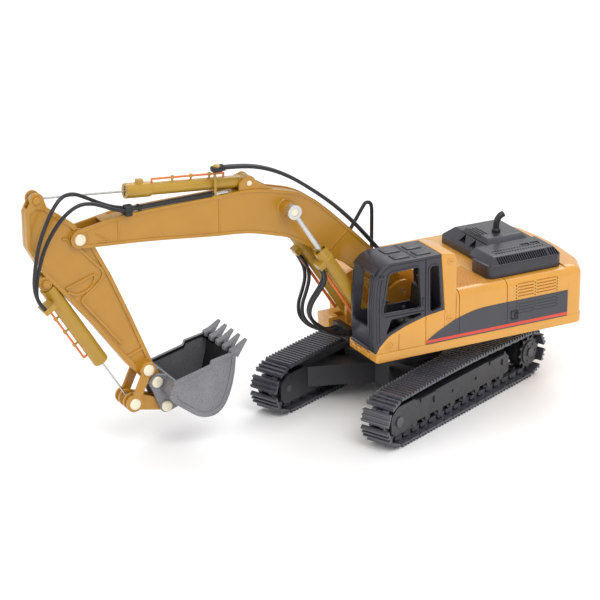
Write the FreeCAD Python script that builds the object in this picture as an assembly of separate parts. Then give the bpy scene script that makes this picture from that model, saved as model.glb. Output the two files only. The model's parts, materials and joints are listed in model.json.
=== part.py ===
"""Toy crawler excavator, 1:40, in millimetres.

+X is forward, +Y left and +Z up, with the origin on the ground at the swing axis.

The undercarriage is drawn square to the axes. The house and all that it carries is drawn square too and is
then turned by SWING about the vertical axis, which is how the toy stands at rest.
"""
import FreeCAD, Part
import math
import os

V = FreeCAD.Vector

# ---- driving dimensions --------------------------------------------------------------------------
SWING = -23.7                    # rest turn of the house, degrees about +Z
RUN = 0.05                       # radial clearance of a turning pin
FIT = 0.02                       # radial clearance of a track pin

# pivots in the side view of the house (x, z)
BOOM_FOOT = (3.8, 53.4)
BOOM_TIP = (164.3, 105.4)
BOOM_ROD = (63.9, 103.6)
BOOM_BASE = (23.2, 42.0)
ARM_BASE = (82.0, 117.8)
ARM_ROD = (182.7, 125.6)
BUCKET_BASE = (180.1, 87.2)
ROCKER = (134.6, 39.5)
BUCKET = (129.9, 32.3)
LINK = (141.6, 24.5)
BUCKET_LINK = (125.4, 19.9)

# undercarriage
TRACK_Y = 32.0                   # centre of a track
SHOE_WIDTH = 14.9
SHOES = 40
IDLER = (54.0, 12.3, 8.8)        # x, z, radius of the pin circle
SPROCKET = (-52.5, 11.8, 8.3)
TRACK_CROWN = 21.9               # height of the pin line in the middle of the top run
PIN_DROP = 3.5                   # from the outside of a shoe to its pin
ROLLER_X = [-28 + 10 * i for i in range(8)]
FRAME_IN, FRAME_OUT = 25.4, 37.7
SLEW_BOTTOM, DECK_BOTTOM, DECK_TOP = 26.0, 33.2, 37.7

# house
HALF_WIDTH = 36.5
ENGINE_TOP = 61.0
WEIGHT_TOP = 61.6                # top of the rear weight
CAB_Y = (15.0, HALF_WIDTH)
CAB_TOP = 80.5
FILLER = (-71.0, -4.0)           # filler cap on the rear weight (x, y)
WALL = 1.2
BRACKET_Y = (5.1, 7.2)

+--

What to work on: Extract all of the data above without altering anything.

Correct response:
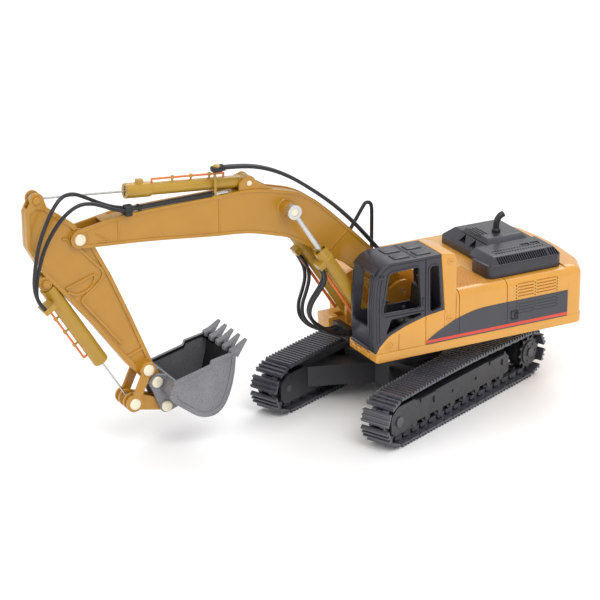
Write the FreeCAD Python script that builds the object in this picture as an assembly of separate parts. Then give the bpy scene script that makes this picture from that model, saved as model.glb. Output the two files only. The model's parts, materials and joints are listed in model.json.
=== part.py ===
"""Toy crawler excavator, 1:40, in millimetres.

+X is forward, +Y left and +Z up, with the origin on the ground at the swing axis.

The undercarriage is drawn square to the axes. The house and all that it carries is drawn square too and is
then turned by SWING about the vertical axis, which is how the toy stands at rest.
"""
import FreeCAD, Part
import math
import os

V = FreeCAD.Vector

# ---- driving dimensions --------------------------------------------------------------------------
SWING = -23.7                    # rest turn of the house, degrees about +Z
RUN = 0.05                       # radial clearance of a turning pin
FIT = 0.02                       # radial clearance of a track pin

# pivots in the side view of the house (x, z)
BOOM_FOOT = (3.8, 53.4)
BOOM_TIP = (164.3, 105.4)
BOOM_ROD = (63.9, 103.6)
BOOM_BASE = (23.2, 42.0)
ARM_BASE = (82.0, 117.8)
ARM_ROD = (182.7, 125.6)
BUCKET_BASE = (180.1, 87.2)
ROCKER = (134.6, 39.5)
BUCKET = (129.9, 32.3)
LINK = (141.6, 24.5)
BUCKET_LINK = (125.4, 19.9)

# undercarriage
TRACK_Y = 32.0                   # centre of a track
SHOE_WIDTH = 14.9
SHOES = 40
IDLER = (54.0, 12.3, 8.8)        # x, z, radius of the pin circle
SPROCKET = (-52.5, 11.8, 8.3)
TRACK_CROWN = 21.9               # height of the pin line in the middle of the top run
PIN_DROP = 3.5                   # from the outside of a shoe to its pin
ROLLER_X = [-28 + 10 * i for i in range(8)]
FRAME_IN, FRAME_OUT = 25.4, 37.7
SLEW_BOTTOM, DECK_BOTTOM, DECK_TOP = 26.0, 33.2, 37.7

# house
HALF_WIDTH = 36.5
ENGINE_TOP = 61.0
WEIGHT_TOP = 61.6                # top of the rear weight
CAB_Y = (15.0, HALF_WIDTH)
CAB_TOP = 80.5
FILLER = (-71.0, -4.0)           # filler cap on the rear weight (x, y)
WALL = 1.2
BRACKET_Y = (5.1, 7.2)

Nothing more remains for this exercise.